The story is different for the baleen whales. Assuming the same linear relationship between the demand for whale oil and GDP per capita, and by holding the price of whale oil and all other substitute commodity prices constant, harvest of whale oil would have increased by 21,887,768 gallons from its 1858 level of 7,653,366 gallons. This would have put the 1880 demand for whale oil at 29,541,134 gallons or 937,813.77 barrels.
Using Davis, Gallman, and Hutchins ([15], p. 584) figures that an average baleen whale would yield 73 barrels, then the 1880 harvest would have seen 12,846 baleen whales harvested. Davis, Gallman, and Hutchins ([15], p. 587) estimated the maximum sustainable yield for baleen whales to be 10,350. They also report that American whalers never took more than 7,000 baleen whales in a given year. However, based on this linear extrapolation, it is apparent that had the discovery of petroleum been delayed until 1880 then there was a good chance that demand for baleen whales, due to rising incomes, would have exceeded the maximum sustainable yield.
It should be noted that the maximum sustainable yield (MSY) is often criticized by some as a method for managing whale populations. Foremost among the criticism is that the MSY encourages the harvesting of the largest of the species under protection. In addition it assumes that the environment has an unvarying influence on the species population. There are other methods of population management that compete with MSY, such as; Optimum Sustainable Yield (a method which would maximize economic rent), Yield Per Recruitment, Age Structured Models ( where the population is not tracked in totality but rather by age), Catch Limit Algorithm ( the catch limits are continually refined as more information regarding the population parameters become available), Strike Limit Algorithms (similar to catch limit algorithms but it is based on the number of whale “strikes” as opposed to the number of whales “landed”).

5. Conclusions

The purpose of this paper is to address the question of when a competitive industry is engaged in the harvesting of a natural renewable resource and if that industry is left unregulated, will it continue to harvest that resource beyond its maximum sustainable yield. The American whaling industry of the 1800s was used as a counter factual study to address this point. Classical arguments along these lines suggests that regulation of common property renewable resources be held to a minimum since the marginal cost of harvesting will rise as the resource is depleted. This will cause the price to rise in a competitive industry as the marginal cost of harvesting increases, thus choking off demand. As firms leave the industry, the renewable resource has time to repopulate back to sustainable levels. However, this paper demonstrates that other factors that impact the resource price also need to be considered.

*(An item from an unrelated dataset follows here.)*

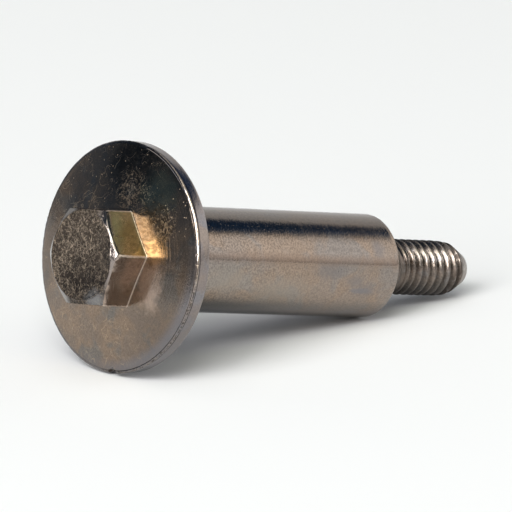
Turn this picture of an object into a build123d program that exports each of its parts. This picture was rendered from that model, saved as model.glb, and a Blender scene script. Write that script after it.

The empirical results of this paper show that rising incomes due to America’s rapid industrialization of the 1800s was great enough to put upward pressure on demand and prices to keep the whalers chasing fewer and fewer whales. The results show that eventually, all other factors remaining the same, the whaling industry would have eventually increased harvesting beyond the maximum sustainable yield, thus jeopardizing the baleen whale populations.
A number of factors need to be kept in mind, however, when considering this point. First, it took nearly two decades for incomes to rise high enough to generate sufficient demand for the whaling industry to harvest such levels. Had the discovery of petroleum in Titusville, Pennsylvania been delayed from 1859 to 1880, for instance, then it is just as conceivable that another product superior to whale oil could have been developed. In fact, coal oil was being refined just prior to 1859 and that could have replaced sperm and whale oil as the primary oil for illumination and lubrication.
Although rising incomes would take nearly two decades to generate enough demand to put the baleen whale population at risk, this time frame cannot be inferred upon all other renewable or non renewable resources. Demand factors, such as rising incomes could take a considerable shorter time. It would all depend on the income elasticity of the product in question.
Second, in the case of the American whaling industry technical advances were, for the most part, static. There were no significant improvements with respect to harvesting for the industry from the 1830s on. Improvements in technology, such as harpoon cannons or steamships outfitted for whaling were never adopted by the American whaling industry until well after the demise of the industry. Had the industry been aggressive in adopted improved harvesting techniques then it is more than likely the time frame associated with rising incomes would have been shorter.
Finally, and most importantly, it is important to consider the increasing marginal harvesting cost factor for either renewable or non renewable resources. The American whaling industry was unique in the fact that labor was paid a percentage of the harvest. Owners did not have to directly concern themselves with rising marginal costs. Their only concern was whether or not they could find enough crew members for a voyage. To address this variable this study uses as a proxy for the index of wages for unskilled workers during the 1800s. If labor was receiving less pay due to smaller revenues either from a decreasing price on the harvest or a reduction in the harvest itself, then higher wages in alternative employment opportunities would make it difficult for owners to attract crew members for a voyage.
In this analysis the alternative employment opportunities did have a significant impact on the whaling industry and the quantity of whales harvested. However, this was found to be significant only after the introduction of petroleum products onto the market. This was not found to be the case prior to 1859 when whale oil prices were still high. Had prices of whale oil remained high after the introduction of petroleum, then perhaps alternative employment opportunities would not have had a significant impact on the industry just as was the case before the introduction of petroleum onto the markets.
There are other demand factors to take into consideration, such as population growth or increases in international trade due to globalization. With respect to the analysis on whale oil, population growth appeared to be insignificant, but that might not be the case with all common property resources. The insignificance of population growth is attributed to the high level of correlation between GDP per capita and population.